Al profilarsi dell'ipotesi della creazione di un "super ministro" europeo dell'economia, Matteo Renzi è intervenuto ieri con una lettera a "la Repubblica" (che, per la penna di Scalfari, ne aveva apertamente sostenuto l'opportunità) per esprimere, nel merito, il suo netto scetticismo.
Con l'argomento che un tale incarico implicherebbe la preliminare condizione di una condivisa politica economica di tutta l'euro zona, al momento realisticamente inimmaginabile, il Presidente del Consiglio si è voluto efficacemente cimentare in una vera e propria requisitoria contro la strategia europea dell'austerità e del rigore.
Gli argomenti a favore non mancavano certo, e nel sottolineare i tanti problemi politici aperti in tutti i paesi dell'Unione oltre alle delusioni della politica sociale europea (immigrazione compresa), Renzi ha enfatizzato nella lettera la stabilità politica italiana: detentrice, secondo le sue parole, di una netta primazia europea.

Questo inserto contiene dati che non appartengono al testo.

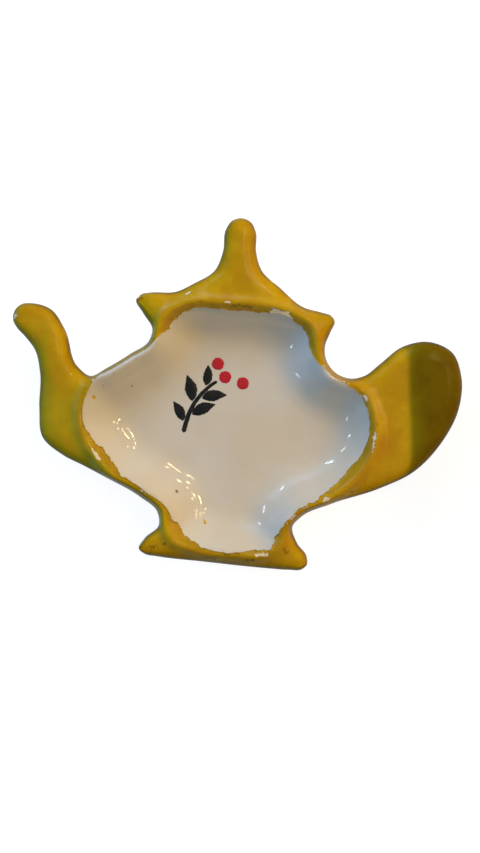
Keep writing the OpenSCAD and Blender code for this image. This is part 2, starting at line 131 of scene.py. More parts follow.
FOOT = np.array([
    (-0.890 * HALF_F, WAIST_Y - 0.51 * FOOT_H), (-0.945 * HALF_F, WAIST_Y - 0.76 * FOOT_H),
    (-0.870 * HALF_F, WAIST_Y - 0.88 * FOOT_H), (-0.735 * HALF_F, WAIST_Y - 0.914 * FOOT_H),
    (-0.190 * HALF_F, WAIST_Y - 0.955 * FOOT_H), (0.625 * HALF_F, WAIST_Y - FOOT_H),
    (0.855 * HALF_F, WAIST_Y - 0.997 * FOOT_H), (1.023 * HALF_F, WAIST_Y - 0.952 * FOOT_H),
    (1.073 * HALF_F, WAIST_Y - 0.837 * FOOT_H), (1.061 * HALF_F, WAIST_Y - 0.635 * FOOT_H),
    (0.935 * HALF_F, WAIST_Y - 0.32 * FOOT_H),
])
HANDLE = np.array([
    (HALF_L + 0.01 * HANDLE_REACH, -HANDLE_DROP), (HALF_L + 0.46 * HANDLE_REACH, -0.61 * HANDLE_DROP),
    (HALF_L + 0.79 * HANDLE_REACH, -0.01 * HANDLE_DROP), (HALF_L + 0.98 * HANDLE_REACH, 0.345 * HANDLE_RISE),
    (HALF_L + 0.985 * HANDLE_REACH, 0.67 * HANDLE_RISE), (HALF_L + 0.84 * HANDLE_REACH, 0.912 * HANDLE_RISE),
    (HALF_L + 0.535 * HANDLE_REACH, HANDLE_RISE), (HALF_L + 0.19 * HANDLE_REACH, 0.932 * HANDLE_RISE),
    (HALF_L - 0.09 * HANDLE_REACH, 0.74 * HANDLE_RISE), (HALF_L - 0.285 * HANDLE_REACH, 0.606 * HANDLE_RISE),
])
OUTLINE = np.concatenate([BELLY[3:7], LID, BELLY[12:17], SPOUT, BELLY[21:25], FOOT, BELLY[30:33], HANDLE])

# The border of the enamel: a place counted in rows of BELLY, how far inside the crest the enamel
# reaches there in mm, and how ragged it is. Below zero the ridge is bare. Between rows 12.9 and 15.4 the
# brush only touched the very edge.
ENAMEL_REACH = np.array([
    (0.3, 1.3, 0.3), (1.0, 0.9, 0.3), (1.6, 0.9, 0.5), (2.3, 0.7, 0.7), (3.0, 0.3, 0.7),
    (3.5, -0.5, 0.4), (3.9, -1.0, 0.3), (4.5, -0.7, 0.3), (5.0, 0.5, 0.3), (5.5, 1.8, 0.2),
    (6.0, 2.1, 0.3), (6.6, 1.8, 0.4), (7.1, 2.0, 0.6), (7.5, 1.5, 0.6), (8.0, 0.9, 0.5),
    (8.5, 1.7, 0.4), (9.0, 1.5, 0.3), (9.6, 1.3, 0.2), (10.0, 1.7, 0.6), (10.5, 2.4, 0.9),
    (11.2, 2.2, 0.8), (11.6, 2.0, 0.8), (12.0, 1.3, 0.6), (12.4, 0.1, 0.3), (12.9, -0.8, 0.2),
    (13.5, -1.1, 0.1), (14.2, -1.1, 0.1), (15.4, -1.2, 0.1), (15.8, -0.4, 0.1), (16.6, 0.2, 0.1),
    (17.5, 0.3, 0.1), (18.2, 0.4, 0.3), (18.8, 0.4, 0.4), (19.3, 1.1, 0.5), (20.0, 2.1, 0.6),
    (20.6, 2.2, 0.7), (21.0, 2.0, 0.9), (21.3, 0.9, 0.8), (21.6, 0.4, 0.3), (22.0, 0.0, 0.1),
    (22.5, 0.0, 0.1), (22.9, 0.4, 0.2), (23.3, 1.2, 0.4), (23.7, 2.0, 0.5), (24.2, 2.8, 0.5),
    (24.8, 3.2, 0.5), (25.2, 2.9, 0.6), (25.6, 2.2, 0.6), (26.0, 1.3, 0.7), (26.4, 0.3, 0.4),
    (26.9, -0.1, 0.2), (27.2, 0.3, 0.3), (27.6, 1.2, 0.7), (28.4, 0.5, 0.9), (28.9, 1.0, 0.6),
    (29.4, 1.7, 0.6), (29.7, 0.7, 0.7), (30.0, 0.0, 0.5), (30.5, -0.3, 0.3), (31.0, -0.1, 0.6),
    (31.5, 0.2, 0.9), (31.8, 0.8, 0.9), (32.1, 1.4, 0.8), (32.6, 2.1, 0.4), (33.2, 2.6, 0.3),
    (33.8, 2.2, 0.2), (34.5, 1.8, 0.2),
])
# Waves round the border of the enamel, and the share of its raggedness that each has. Each wave is deeper
# and shallower in turn, as many times round.
BRISTLES = ((23, 0.22), (37, 0.25), (59, 0.22), (83, 0.18), (127, 0.13), (181, 0.11), (241, 0.09))
BRISTLE_SWELLS = 7
# Least width of enamel, in mm, between its border and the outer edge
LEAST_RIM = 0.3
# A border sample is kept if it lies at least this share of its reach, less a slack in mm, from the crest
FOLD_SHARE, FOLD_SLACK = 0.9, 0.05
# Number of samples on each side over which the border is eased, and the spread of that bell curve
BORDER_REACH, BORDER_SPREAD = 9, 3

# Grid on which the relief is kept: its pitch and its margin round the outline, in mm
GRID_PITCH, GRID_MARGIN = 0.32, 2
# Depth into the well, in mm, over which the wider easing of its wall and floor comes in
WELL_EASE_FROM, WELL_EASE_TO = 1.5, 5.0
# Shares of the rolled edge over which its own roll passes into the eased relief
ROLL_EASE = 0.3, 1.0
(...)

Ed un risultato politico è stato effettivamente registrato già stamane: come è scenicamente emerso, nella cornice di una comune conferenza stampa a Palazzo Chigi, dalle nette dichiarazioni di grande apprezzamento politico, per il premier italiano, dal leader socialdemocratico tedesco Martin Schultz e Presidente del Parlamento europeo.
Sembra quasi che Renzi si senta obbligato dalle circostanze, oppure, come altamente auspicabile, possa sentirsi spinto da un suo autentico ripensamento critico della politica europea iniziata da Helmut Kohl e proseguita da Angela Merkel.
Cioè l'analisi critica di quella vera e propria camicia di Nesso che fu, per il nostro paese, l'adozione della moneta unica e proseguita poi con il "Fiscal compact" e da ultimo con il "bail in".
Se la svolta politica effettuata risultasse solo tattica, i vantaggi derivanti sarebbero di fatto limitati alla riemersione momentanea da una fase di protestantesimo politico solitario.
Come è appunto accaduto freneticamente, e non molto comprensibilmente, negli ultimi mesi per problemi di flessibilità dei nostri conti pubblici, la cui rilevanza è tutt'altro che essenziale e di scarsissima attrazione popolare.
Il ripensamento, nel coinvolgere tutto il Partito socialista europeo (il dormiente Pse), deve inevitabilmente investire criticamente il modello di Unione, per favorirne una svolta precisa in direzione federalista.
Ne conseguirebbe la revisione coerente dei trattati di Maastricht e la denuncia dell'iniquità della conversione della lira, identificando in essa il suo più efficace presupposto correttivo.
Alternativa irrealistica? Sia come sia, ma, il non affrontarla, può soltanto rendere definitiva la deriva nostra e dell'Europa come tale.